L’istanza di definizione può essere rigettata. Il diniego dovrà essere notificato all’istante entro il 31/7/2020 con le modalità previste per la notifica degli atti processuali e potrà essere impugnato entro 60 giorni dalla notifica, innanzi l’Autorità Giudiziaria presso cui pende la controversia. L’impugnazione varrà anche come istanza di trattazione.
Qualora la domanda di definizione sia stata presentata in pendenza del termine per impugnare e, successivamente, intervenga diniego alla definizione, la sentenza può essere impugnata unitamente al diniego, entro 60 giorni dalla notificazione di quest’ultimo.

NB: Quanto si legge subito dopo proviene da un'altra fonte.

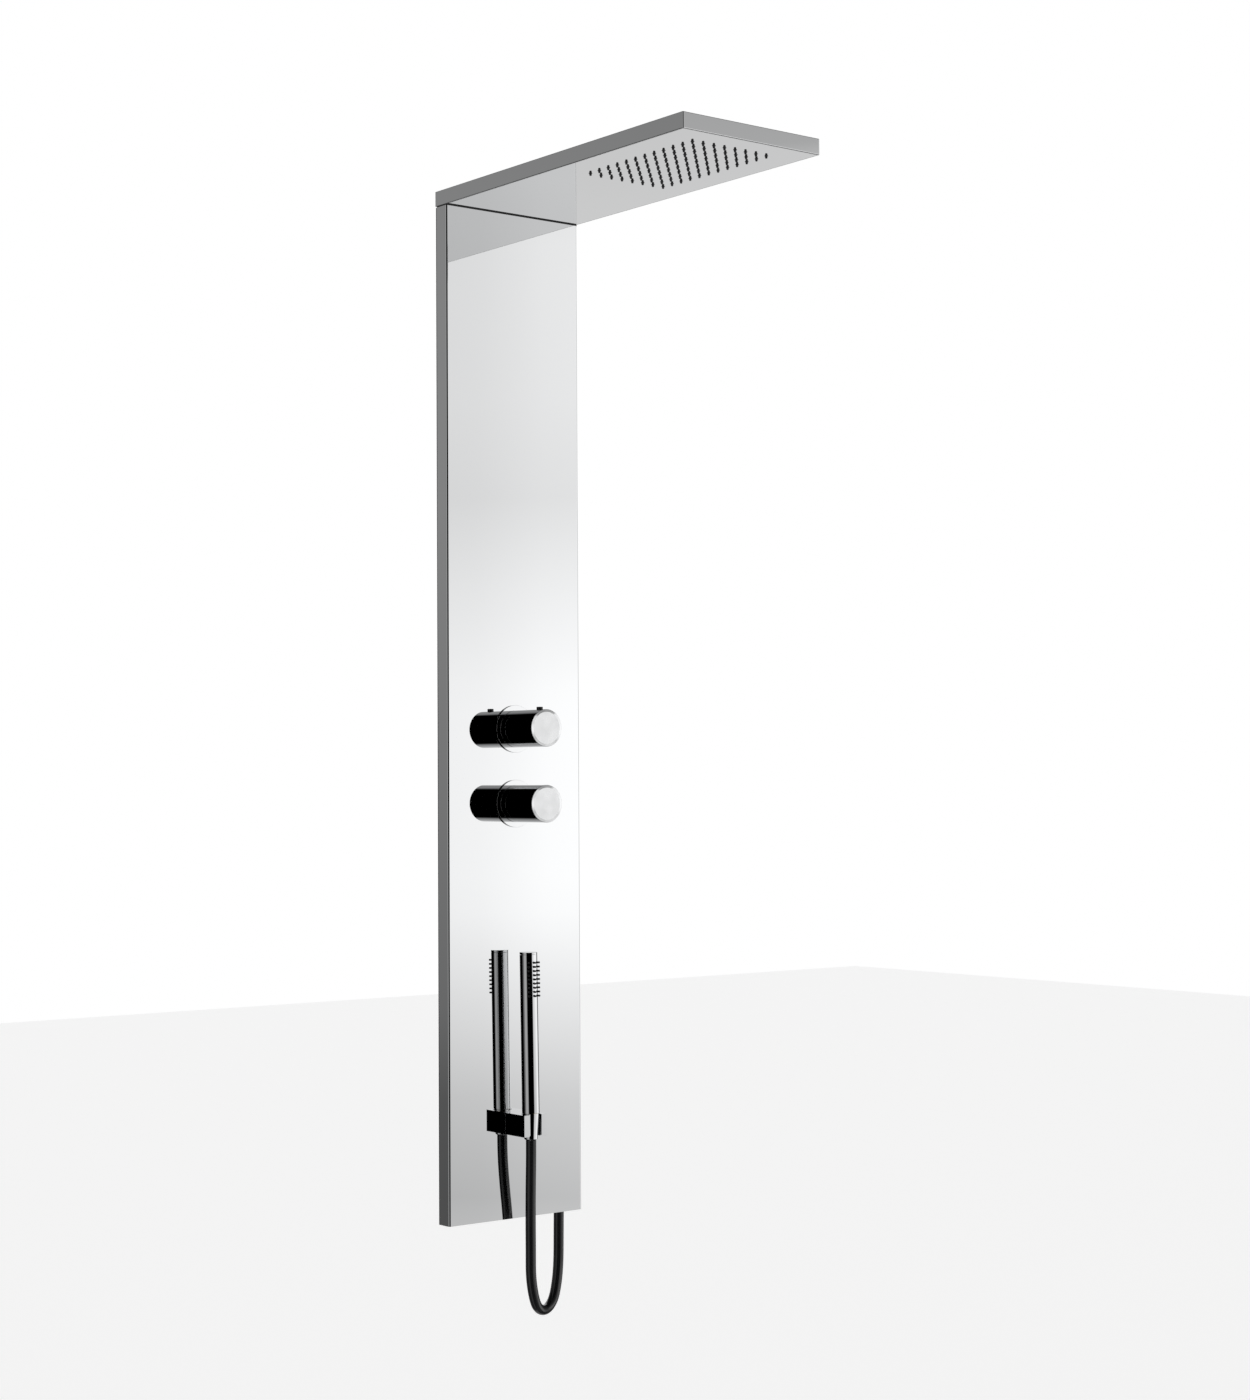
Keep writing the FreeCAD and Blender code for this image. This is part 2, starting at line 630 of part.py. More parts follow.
def make_pipes(boss_z, chamber_port_y):
    stub_x = valve_width / 2
    inlet_z = temperature_z + inlet_rise
    pipe_end = inlet_z - inlet_elbow_radius - 0.5
    elbows, checks = [], []
    for side, name in ((-1, "hot_inlet_pipe"), (1, "cold_inlet_pipe")):
        x = side * inlet_spacing / 2
        start = (side * (stub_x - 3), mid_y, temperature_z)
        save(name, bent_pipe([start, (x, mid_y, temperature_z), (x, mid_y, pipe_end)]))
        elbow, check = inlet_elbow(x, inlet_z, pipe_end)
        elbows.append(elbow)
        checks.append(check)
    save("inlet_elbows", *elbows)
    save("inlet_check_valves", *checks)

    elbow_low = column_top - 16
    riser_ends = (0, mid_y, valve_top - 4), (0, mid_y, elbow_low + 8)
    save("riser_pipe", ring(riser_radius, riser_radius - pipe_wall, *riser_ends))
    elbow = rod(riser_radius + 1.8, (0, mid_y, elbow_low), (0, mid_y, boss_z + 5.5))
    elbow = elbow.fuse(box(-8.5, 8.5, mid_y, mid_y - 26, boss_z - 5.5, boss_z + 5.5))
    elbow = elbow.cut(rod(riser_radius + seat_gap, (0, mid_y, elbow_low - 1), (0, mid_y, elbow_low + 12)))
    elbow = elbow.cut(rod(4.0, (0, mid_y, elbow_low), (0, mid_y, boss_z)))
    elbow = elbow.cut(rod(4.0, (0, mid_y, boss_z), (0, mid_y - 20, boss_z)))
    elbow = elbow.cut(rod(feed_radius + seat_gap, (0, mid_y - 18, boss_z), (0, mid_y - 27, boss_z)))
    save("head_elbow", elbow.removeSplitter())
    feed_ends = (0, mid_y - 20, boss_z), (0, chamber_port_y - 8, boss_z)
    save("arm_feed_pipe", ring(feed_radius, feed_radius - pipe_wall, *feed_ends))
    nuts = []
    gland = feed_radius + seat_gap
    for y in (mid_y - 26, chamber_port_y + 5):
        nuts.append(ring(gland + 1.45, gland, (0, y, boss_z), (0, y - 5, boss_z)))
    wide = riser_radius + seat_gap
    for z in (valve_top + 8, elbow_low - 6):
        nuts.append(ring(riser_nut_radius, wide, (0, mid_y, z), (0, mid_y, z + 6)))
    save("pipe_nuts", *nuts)

    hand_z = hand_outlet_z()
    elbow_top = union.z - 14
    end = (hand_pipe_x, mid_y, elbow_top - 8)
    save("hand_supply_pipe", bent_pipe([(-stub_x + 3, mid_y, hand_z), (hand_pipe_x, mid_y, hand_z), end]))
    block = box(hand_pipe_x - 8, union.x + 9, mid_y + 7, mid_y - 7, elbow_top - 24, elbow_top)
    block = round_edges(block, 2.5, lambda e: e.BoundBox.YLength > 13)
    seat = (hand_pipe_x, mid_y, elbow_top - 12)
    block = block.cut(rod(pipe_radius + seat_gap, seat, (hand_pipe_x, mid_y, elbow_top + 1)))
    block = block.fuse(rod(6.2, (union.x, hose_y, elbow_top - 1), (union.x, hose_y, union.z)))
    way_z = elbow_top - 16
    block = block.cut(rod(water_way, (union.x, hose_y, way_z), (union.x, hose_y, union.z + 1)))
    block = block.cut(rod(water_way, (hand_pipe_x, mid_y, way_z), (hand_pipe_x, mid_y, elbow_top)))
    block = block.cut(rod(water_way, (hand_pipe_x, mid_y, way_z), (union.x, hose_y, way_z)))
    save("hand_supply_elbow", block.removeSplitter())
    nut = ring(hose_nut_radius, 6.2 + seat_gap, (union.x, hose_y, elbow_top), (union.x, hose_y, union.z))
    save("hose_end_nut", nut)


# --- controls ---

def knob_profile():
    """Outline of a hollow knob along its axis from the open end, radius second."""
    length = knob_start_y - knob_end_y
    inner = knob_radius - knob_wall
    bevel_start = length - knob_bevel_drop
    return [(0, inner), (0, knob_radius - 0.3), (0.3, knob_radius), (bevel_start - 0.4, knob_radius),
            (bevel_start, knob_radius - 0.4), (length, knob_radius - knob_bevel),
            (length, 0), (length - knob_end_wall, 0), (length - knob_end_wall, inner)]


def knob_insert(z):
    """Splined plastic insert: a disc in the knob and a hub on the spindle."""
    outer = knob_radius - knob_wall - 0.1
    disc_start = neck_end_y - 8
    disc = ring(outer, hub_radius - 1, (0, disc_start, z), (0, disc_start - 4, z))
    hub = rod(hub_radius, (0, disc_start, z), (0, knob_end_y + knob_end_wall + 2, z))
    bore = rod(spindle_radius + 0.1, (0, disc_start + 1, z), (0, spindle_end_y() - 0.2, z))
    return disc.fuse(hub).cut(bore).removeSplitter()


def spindle_end_y():
    return knob_end_y + knob_end_wall + 6


def make_controls():
    seals = []
    for name, z in control_heights.items():
        short = "thermostat" if name == "temperature" else name
        cartridge = rod(cartridge_radius, (0, bar_front - 4, z), (0, neck_end_y, z))
        cartridge = cartridge.fuse(rod(cartridge_radius - 2, (0, neck_end_y, z), (0, neck_end_y - 3.5, z)))
        bore = rod(spindle_radius + running_gap, (0, neck_end_y + 16, z), (0, neck_end_y - 4, z))
        cartridge = cartridge.cut(bore)
        cartridge_name = "thermostatic_cartridge" if name == "temperature" else "diverter_cartridge"
        save(cartridge_name, cartridge.removeSplitter())
        nut_bore = cartridge_radius - 2 + seat_gap
        nut = ring(neck_radius, nut_bore, (0, neck_end_y, z), (0, neck_end_y - 3.5, z))
        save(short + "_retaining_nut", nut)
        spindle = rod(spindle_radius, (0, neck_end_y + 15, z), (0, spindle_end_y(), z))
        flat = box(-5, 5, neck_end_y - 14, spindle_end_y(), z + spindle_radius - 0.8, z + 5)
        save(short + "_spindle", spindle.cut(flat))

        base_y = face_y
        inner = neck_radius + 0.3
        profile = [(0, inner), (0, escutcheon_radius), (escutcheon_height - 0.5, escutcheon_radius),
                   (escutcheon_height, escutcheon_radius - 0.5), (escutcheon_height, inner)]
        disc = turned(profile, (0, base_y, z), (0, -1, 0))
        groove = ring(escutcheon_radius - 4, escutcheon_radius - 7, (0, base_y + 1, z), (0, base_y - 0.9, z))
        save(name + "_escutcheon", disc.cut(groove))
        seal_ends = (0, base_y, z), (0, base_y - 0.8, z)
        seals.append(ring(escutcheon_radius - 4.1, escutcheon_radius - 6.9, *seal_ends))

        knob = turned(knob_profile(), (0, knob_start_y, z), (0, -1, 0))
        insert = knob_insert(z)
        grub_y = neck_end_y - 10
        grub_low = knob_radius - knob_wall - 6
        hole = rod(2.1, (0, grub_y, z - grub_low), (0, grub_y, z - knob_radius - 1))
        knob, insert = knob.cut(hole), insert.cut(hole)
        grub = rod(2.0, (0, grub_y, z - grub_low - 0.5), (0, grub_y, z - knob_radius + 0.6))
        grub = grub.cut(rod(0.9, (0, grub_y, z - knob_radius + 2.2), (0, grub_y, z - knob_radius)))
        if name == "temperature":
            bore = rod(button_radius + 0.08, (0, button_y, z + 5), (0, button_y, z + knob_radius + 1))
            pocket = rod(4.6, (0, button_y, z + hub_radius - 1.2), (0, button_y, z + hub_radius + 2))
            knob, insert = knob.cut(bore), insert.cut(pocket)
            make_stop_button(z)
        save(name + "_knob", knob)
        save(name + "_knob_insert", insert)
        save(name + "_knob_grub_screw", grub)
    save("escutcheon_seals", *seals)


def make_stop_button(z):
    top = z + knob_radius + button_proud
    flange_top = z + math.sqrt((knob_radius - knob_wall) ** 2 - (button_radius + 1.2) ** 2) - 0.3
    profile = [(0, 0), (0, button_radius + 1.2), (1.2, button_radius + 1.2), (1.2, button_radius),
               (top - flange_top + 1.2 - 0.5, button_radius), (top - flange_top + 1.2, button_radius - 0.5),
               (top - flange_top + 1.2, 0)]
    save("stop_button", turned(profile, (0, button_y, flange_top - 1.2), (0, 0, 1)))
    low = z + hub_radius - 1.2
    high = flange_top - 1.2
    low_coil, high_coil = low + spring_wire + 0.05, high - spring_wire - 0.05
    steps = spring_turns * spring_steps
    coil = []
    for k in range(steps + 1):
        turn = 2 * math.pi * k / spring_steps
        coil.append((spring_coil * math.cos(turn), button_y + spring_coil * math.sin(turn),
                     low_coil + (high_coil - low_coil) * k / steps))
    coil = tube_along(coil, spring_wire)
    save("stop_button_spring", coil)


# --- handset and bracket ---

def bracket_screw_places():
    z = block_top - block_height / 2
    return [(-13.0, z), (13.0, z)]


def cone_radius(z):
    share = (cone_top - z) / cone_length
    return cone_top_radius + (cone_bottom_radius - cone_top_radius) * share


def cone_solid(z_low, z_high, grow):
    low, high = cone_radius(z_low) + grow, cone_radius(z_high) + grow
    return Part.makeCone(low, high, z_high - z_low, V(0, handset_y, z_low))


def make_bracket():
    block = box(-block_width / 2, block_width / 2, face_y, face_y - block_depth, block_bottom, block_top)
    half, front = slot_width / 2, face_y - block_depth
    slot = box(-half, half, handset_y, front - 1, block_bottom - 1, block_top + 1)
    seat = lift_off + liner_wall
    over = 1.0
    block = block.cut(cone_solid(block_bottom - over, block_top + over, seat + running_gap)).cut(slot)
    hollow = cone_solid(block_bottom - over, block_top + over, lift_off)
    liner = cone_solid(block_bottom, block_top, seat).cut(hollow)
    slot_in_liner = box(-half - 0.1, half + 0.1, handset_y, front - 9, block_bottom - 1, block_top + 1)
    liner = liner.cut(slot_in_liner)
    screws = []
    for x, z in bracket_screw_places():
        block = block.cut(rod(screw_hole_radius, (x, face_y + 1, z), (x, face_y - 14, z)))
        shank = rod(2.0, (x, inside_y, z), (x, face_y - 12, z))
        head = rod(4.0, (x, inside_y, z), (x, inside_y + 2.4, z))
        socket = rod(1.4, (x, inside_y + 3, z), (x, inside_y + 1.0, z))
        screws.append(shank.fuse(head).cut(socket).removeSplitter())
    save("handset_bracket", block)
    save("bracket_liner", liner)
    save("bracket_screws", *screws)


def spray_places():
    """Centre line direction and height of every handset nozzle."""
    columns = [(k - (spray_columns - 1) / 2) * spray_angle for k in range(spray_columns)]
    rows = [handset_top - spray_from_top - k * spray_pitch for k in range(spray_rows)]
    return [(math.radians(a), z) for z in rows for a in columns]


def leaning(shape):
    """Tilts a handset piece about its swivel."""
    shape.rotate(V(0, handset_y, handset_bottom), V(0, 1, 0), -handset_lean)
    return shape


def make_handset():
    inner = handset_radius - handset_wall
    axis_low, axis_high = (0, handset_y, handset_bottom), (0, handset_y, handset_top - cap_height)
    tube = ring(handset_radius, inner, axis_low, axis_high)
    sleeve_outer, sleeve_inner = inner - 0.1, inner - 1.5
    rows_low = handset_top - spray_from_top - (spray_rows - 1) * spray_pitch - 6
    rows_high = handset_top - spray_from_top + 5
    sleeve = ring(sleeve_outer, sleeve_inner, (0, handset_y, rows_low), (0, handset_y, rows_high))
    sleeve = sleeve.cut(box(-20, 20, handset_y - 1.0, handset_y + 20, rows_low - 1, rows_high + 1))
    holes, tips, bores = [], [], []
    for angle, z in spray_places():
        way = V(math.sin(angle), -math.cos(angle), 0)
        centre = V(0, handset_y, z)
        holes.append(Part.makeCylinder(spray_hole_radius, 6, centre + way * (inner - 2), way))
        reach = handset_wall + spray_proud + 0.8
        root = centre + way * (sleeve_outer - 0.7)
        tips.append(Part.makeCone(spray_hole_radius - 0.12, spray_tip_radius, reach, root, way))
        bores.append(Part.makeCylinder(spray_bore, 9, centre + way * (sleeve_inner - 1), way))
    save("handset_tube", leaning(tube.cut(holes)))
    save("handset_nozzle_insert", leaning(sleeve.multiFuse(tips).cut(bores).removeSplitter()))

    whole = cap_plug + cap_height
    profile = [(0, 0), (0, inner - 0.1), (cap_plug, inner - 0.1), (cap_plug, handset_radius),
               (whole - 0.4, handset_radius), (whole, handset_radius - 0.4), (whole, 0)]
    cap = turned(profile, (0, handset_y, handset_top - whole), (0, 0, 1))
    cap = cap.cut(rod(6, (0, handset_y, handset_top - 20), (0, handset_y, handset_top - 5)))
    save("handset_end_cap", leaning(cap))

    stub = inner - 0.15
    connector = ring(stub, 5.0, (0, handset_y, handset_bottom - 10), (0, handset_y, handset_bottom + 22))
    groove_ends = (0, handset_y, handset_bottom + 9), (0, handset_y, handset_bottom + 12)
    groove = ring(stub + 1, stub - 1.2, *groove_ends)
    save("handset_connector", leaning(connector.cut(groove)))

    chamfer = 1.6
    low = cone_bottom + chamfer
    cone = cone_solid(low, cone_top, 0).fuse(
        Part.makeCone(cone_radius(low) - chamfer, cone_radius(low), chamfer, V(0, handset_y, cone_bottom)))
    cone = cone.cut(rod(stub + swivel_gap, (0, handset_y, cone_top - 11), (0, handset_y, cone_top + 1)))
    cone = cone.cut(rod(water_way, (0, handset_y, cone_bottom + 3), (0, handset_y, cone_top)))
    save("hose_cone_nut", cone.removeSplitter())


make_frame()
make_column()
make_arm()
make_arm_brackets()
boss_height, port_y = make_rain_chamber()
make_valve()
make_pipes(boss_height, port_y)
make_controls()
make_bracket()
make_handset()
save("hand_shower_hose", tube_along(hose_route, hose_radius, name="hand_shower_hose"))
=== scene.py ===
# %% [markdown]
# A rainfall shower column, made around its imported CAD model. The column and the flat rain arm
# are folded from mirror-polished stainless steel, so most of what is seen on them is
# reflection. That sets the order of work: the model, the camera and the hose come first, then
# the light that the mirror shows, then the finishes, then each piece that deserves more than
# its CAD shape. Everything is in metres, in the CAD model's own frame: X across the column,
# -Y out of the wall, +Z up.

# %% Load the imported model
import bmesh
import bpy
import json
import math
from mathutils import Matrix, Vector


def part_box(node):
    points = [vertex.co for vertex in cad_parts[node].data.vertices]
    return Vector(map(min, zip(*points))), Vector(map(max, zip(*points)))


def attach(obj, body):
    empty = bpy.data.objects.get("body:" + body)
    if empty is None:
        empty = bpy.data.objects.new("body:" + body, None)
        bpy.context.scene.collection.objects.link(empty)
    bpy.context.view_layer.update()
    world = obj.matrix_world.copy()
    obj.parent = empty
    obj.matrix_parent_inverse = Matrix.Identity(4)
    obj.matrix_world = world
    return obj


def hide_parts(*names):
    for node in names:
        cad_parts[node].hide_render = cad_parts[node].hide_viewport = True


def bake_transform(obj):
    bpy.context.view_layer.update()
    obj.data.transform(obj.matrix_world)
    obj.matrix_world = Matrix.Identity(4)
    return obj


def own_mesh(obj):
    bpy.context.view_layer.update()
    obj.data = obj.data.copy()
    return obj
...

La norma in esame pone una interessante questione attinente all’impugnazione della pronuncia giurisdizionale unitamente al diniego della definizione, entro 60 giorni dalla notifica di quest’ultimo, quando la definizione della controversia è stata avanzata in pendenza del termine per impugnare. Stando al tenore letterale della norma si avrebbe una rimessione in termini per impugnare una sentenza, divenuta definitiva, nel caso fosse notificato un provvedimento di diniego sulla medesima questione, al fine di evitare l’impugnazione “cautelativa” della sentenza in attesa dello spirare del termine ultimo per la notifica del diniego.
Il comma 14, poi, prevede che la definizione agevolata perfezionata da un coobbligato giova in favore degli altri.
Inoltre, il comma 15 statuisce che le modalità di attuazione delle richiamate disposizioni verranno stabilite dal direttore dell’Agenzia delle entrate; ed al comma 16 si legge che entro il 31/3/2019 ciascun ente territoriale può stabilire l’applicazione delle disposizioni dell’articolo de quo alle controversie in cui lo stesso è parte.